Что касается нарушений, которые могут инкриминироваться легальным лесопользователям, то здесь нужно разбираться исходя из базовых принципов.
Свою позицию я строю на принципе Лесного кодекса о платности лесопользования. Человек должен заплатить за государственный ресурс, который он хочет получить. Дальше уже идет механизм расчета платежа: промежуток времени, ставка, определение объема получаемого ресурса.
Я бы хотел, чтобы все лесопользователи четко понимали, что у них есть конкретная договоренность с государством. Чтобы было понятно. Если вы взяли в аренду квартиру, это не означает, что вы можете рисовать на обоях.
Арендатор лесного участка — это также временный пользователь. Он временно использует ресурс на основе технических изысканий — документов по лесоустройству, которые он разрабатывает или заказывает. Фактически документы по лесоустройству — это ряд инженерных решений. Представьте, завод. Инженер передает токарю чертеж, по которому деталь должна иметь диаметр 18. А заказчик детали, которому она нужна для другого механизма, на самом деле запросил — 16. Это инженерная ошибка — не предмет уголовного преследования. Тем не менее, они имеет вполне определенные гражданско-правовые последствия.
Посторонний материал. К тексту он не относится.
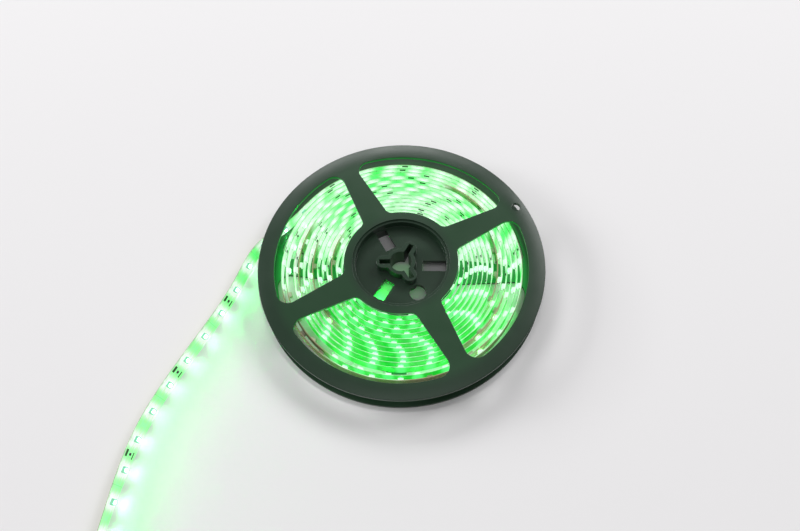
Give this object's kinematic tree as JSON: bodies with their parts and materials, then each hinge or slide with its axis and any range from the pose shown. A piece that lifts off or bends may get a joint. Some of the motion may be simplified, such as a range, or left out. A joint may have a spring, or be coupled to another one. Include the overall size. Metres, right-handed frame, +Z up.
{
  "type": "led strip light",
  "caption": "Flexible LED strip wound on edge on a round spoked plastic reel, with its lit free end drawn off across the table.",
  "frame": {"origin": "on the axis of the arbor hole, in the plane that the reel lies on", "axes": "+Z up along the arbor hole, out of the reel's upper flange; the free end of the strip leaves towards -X and runs off towards -Y"},
  "size_m": [0.2502, 0.2545, 0.014],
  "materials": {
    "reel_plastic": "satin",
    "tape": "satin",
    "led": "gloss",
    "resistor": "satin"
  },
  "bodies": {
    "root": {"reel_spool": "reel_plastic", "reel_upper_flange": "reel_plastic", "strip_tape": "tape", "leds_turn_01": "led", "leds_turn_02": "led", "leds_turn_03": "led", "leds_turn_04": "led", "leds_turn_05": "led", "leds_turn_06": "led", "leds_turn_07": "led", "leds_turn_08": "led", "leds_turn_09": "led", "leds_turn_10": "led", "leds_turn_11": "led", "leds_turn_12": "led", "leds_turn_13": "led", "leds_turn_14": "led", "leds_turn_15": "led", "led_free_end_01": "led", "led_free_end_02": "led", "led_free_end_03": "led", "led_free_end_04": "led", "led_free_end_05": "led", "led_free_end_06": "led", "led_free_end_07": "led", "led_free_end_08": "led", "led_free_end_09": "led", "led_free_end_10": "led", "led_free_end_11": "led", "led_free_end_12": "led", "led_free_end_13": "led", "led_free_end_14": "led", "led_free_end_15": "led", "resistors_turn_01": "resistor", "resistors_turn_02": "resistor", "resistors_turn_03": "resistor", "resistors_turn_04": "resistor", "resistors_turn_05": "resistor", "resistors_turn_06": "resistor", "resistors_turn_07": "resistor", "resistors_turn_08": "resistor", "resistors_turn_09": "resistor", "resistors_turn_10": "resistor", "resistors_turn_11": "resistor", "resistors_turn_12": "resistor", "resistors_turn_13": "resistor", "resistors_turn_14": "resistor", "resistors_turn_15": "resistor", "resistor_free_end_01": "resistor", "resistor_free_end_02": "resistor", "resistor_free_end_03": "resistor", "resistor_free_end_04": "resistor", "resistor_free_end_05": "resistor"}
  },
  "joints": []
}
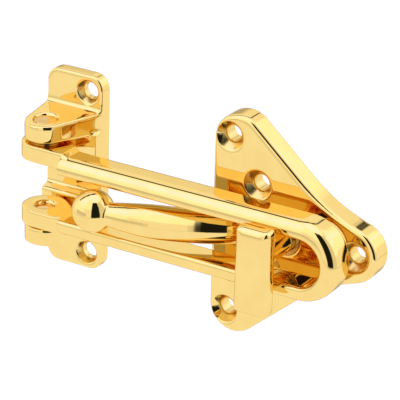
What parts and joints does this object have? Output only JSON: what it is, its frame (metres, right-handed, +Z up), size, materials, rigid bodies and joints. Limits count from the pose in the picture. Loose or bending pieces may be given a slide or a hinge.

– Так уголовная или гражданско-правовая ответственность?
– Я сторонник того, чтобы в конечном итоге была сформирована система, в которой аренда лесных ресурсов рассматривалась именно как технологический процесс. При этом, арендаторы бы несли реальную экономическую ответственность за нарушение тех обязательств, которые они взяли на себя.
Сейчас меня настораживает, что значительная часть лесопользователей пытаются переложить ответственность на кого-то. Кто-то неверно провел таксацию, кто-то некорректно разработал проект освоения лесов, кто-то неправильно провел проверку работ. Все «кто-то». А лесопользователь — часто очень серьезная компания — это невинная жертва, вся белая и пушистая.
Другими словами. Мы пытаемся донести до всех, кто работает в лесу и с лесом: «Это государственный ресурс. Если вы хотите с ним работать, будьте абсолютно чистыми и прозрачными, включая официальное трудоустройство сотрудников и уплату налогов».
Если кому-то из предпринимателей такие требования кажутся чрезмерными, перепрофилируйте свой бизнес, уйдите в те отрасли где нет государственного ресурса.
– В Кирове завершился масштабный Лесной форум. Какие цели вы ставили перед собой на этапе организации? Что удалось достичь?
– Для меня Лесной форум — это не некое пафосное мероприятие, это площадка для диалога между властью и профессиональным сообществом. В ходе прямого разговора мы нацелены на формирование общей системы ценностей. Понятно, что на ее построение, на создание одинакового отношения к «хорошо» и «плохо» понадобится минимум два-три года.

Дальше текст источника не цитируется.